Boxes of cartridges from shipwreck


#1

The two photos below show what remains of full boxes of cartridges that were submerged in the ocean for over 100 years. Oddly, portions of some of the boxes remain, as can be seen in the lower photo. These were boxes of 50 cartridges each, of an unknown caliber - possibly 44, and could be rimfire or centerfire. I have not seen a photo that shows clearly whether or not the cartridges have an external primer. As can be seen in the top photo, they have a round nosed lead bullet. I suspect the grooves that show on some of the bullets are the result of the bullets having been forced slightly out of the cases as the result of swelling of the powder charge.

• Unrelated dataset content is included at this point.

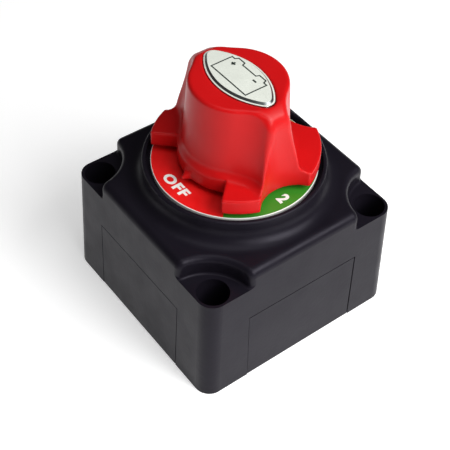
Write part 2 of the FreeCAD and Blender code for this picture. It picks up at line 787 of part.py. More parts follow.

This photo below shows the UMC ‘warranted’ statement on the sides of two of the boxes with the Union Metallic Cartridge Co signature. What firearm they were ‘made expressly for use in’ is illegible, but I can make out ‘Model New Army Revolver’. I believe Colt and Remington both produced what they called a New Model Army Revolver; I’m not sure if any other maker referred to their early revolver as a New Army. The specific wording on these boxes could possibly be used to determine what cartridge they are. Anyone have any ideas?


#2

Guy: The label seems to suggest the revolver for which these were intended was made by Smith & Wesson (see right hand end of first line of print). They look like they might be .44 S & W American for the firm’s first auto ejecting .44 revolver. That cartridge used heeled bullets, which would be consistent with the visible grooves in the bullets. Jack


#3

Jack,
I had considered that, but was there a S&W ‘New Model Army Revolver’. The wording on the right side, rather than being Smith & Wesson, could be ‘for use in & Warranted for ??? Model New Army Revolver’.


#4

Guy: I take it then there’s no easy way to get any more information on these cartridges than the pics before us. I have one more thought: if these are .44 caliber they seem, to me, proportioned more like the .44 American than the .44 Colt. But, of course, they might be rimfire, like the .46 short for the Remington converted percussion revolvers. Thanks for the chance to look at them, whatever they are. Jack


#5

If you look at the top row of words on the top box there is a capital S visible after the word ‘for’, I think this does indicate Smith.
If you look at the start of the line that contains ‘Model New’ on the lower box the letters appear to be ‘ors’ not ‘or’. Might this indicate the word ‘Horse’?


#6

If these cartridges are centerfire they will have brass cases, while UMC’s rimfires employed copper cases. To me they look brassy, but judging the actual color of metal recovered from prolonged saltwater immersion via a photographic image is no sure thing. Jack


#7

Yesterday I received two additional pictures which solve the mystery - the cartridges are .44 S&W Russian. While I don’t believe S&W referred to any of their revolvers as a New Model Army, it appears that UMC did use that reference to the Russian Model revolver on its early boxes of .44 Russian ammunition.


#8

I should have mentioned that the headstamp on the corroded cartridge is U.M.C. .44 S & W.R

Here’s one in a little better condition to compare it to:


#9

Guy: Well, that’s a mystery solved. Being headstamped these cartridges then are post-1884ish, which makes the reference to “new model army revolver” even more of a red herring. Thanks again for the pics and information. Jack


#10

Given that we now know what the cartridges are, I believe the side label says:
‘These cartridges are made expressly for use in Smith & Wesson’s .44 calibre Russian Model New Army Revolver according to their specific directions. We unhesitatingly and strongly recommend them for use in this arm.’